I always suggest to teachers at the beginning of the year that they skip the teachers’ room and be outside with their students during recess so they can see that each child is doing alright. You can learn a lot about your student by his abilities on the court. The same is true at home: take an interest in your children and ascertain that things are going well for him during free time.
TO LOVE, SIMPLY TO LOVE
Can you give some educational insights that are your guiding lights in education?
There are two points I’d be happy to share. Point number one may sound simple. It’s to love the child, simply to love him. When you love someone, you also believe in him, and look for ways to bring out their potential. When you love someone, then even when you run into a rough patch with him, you don’t break down and you don’t give up.
Point number two relates directly to us as educators and parents: Never stop learning. Always consult, ask, and become proficient in any area that would help your child.
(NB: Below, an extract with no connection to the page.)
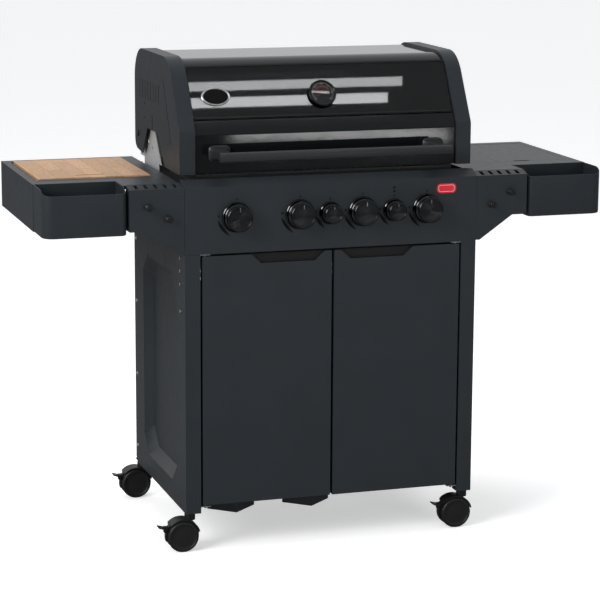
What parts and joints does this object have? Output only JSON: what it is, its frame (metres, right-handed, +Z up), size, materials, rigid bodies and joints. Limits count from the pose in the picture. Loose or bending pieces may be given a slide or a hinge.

When I learned couples’ guidance and marriage counseling, I brought quite a few tools to the students in my school; when I studied music, I brought these talents to the classroom. It is very easy to adapt good tools to any area in life.
Likewise, use your talents to enhance the chinuch experience and create a good relationship. On Purim, for example, I am not embarrassed to go into classrooms and use my talent to imitate voices and dress up like a clown. Children enjoy it, and it creates a positive environment in school and I think the same is true for the home.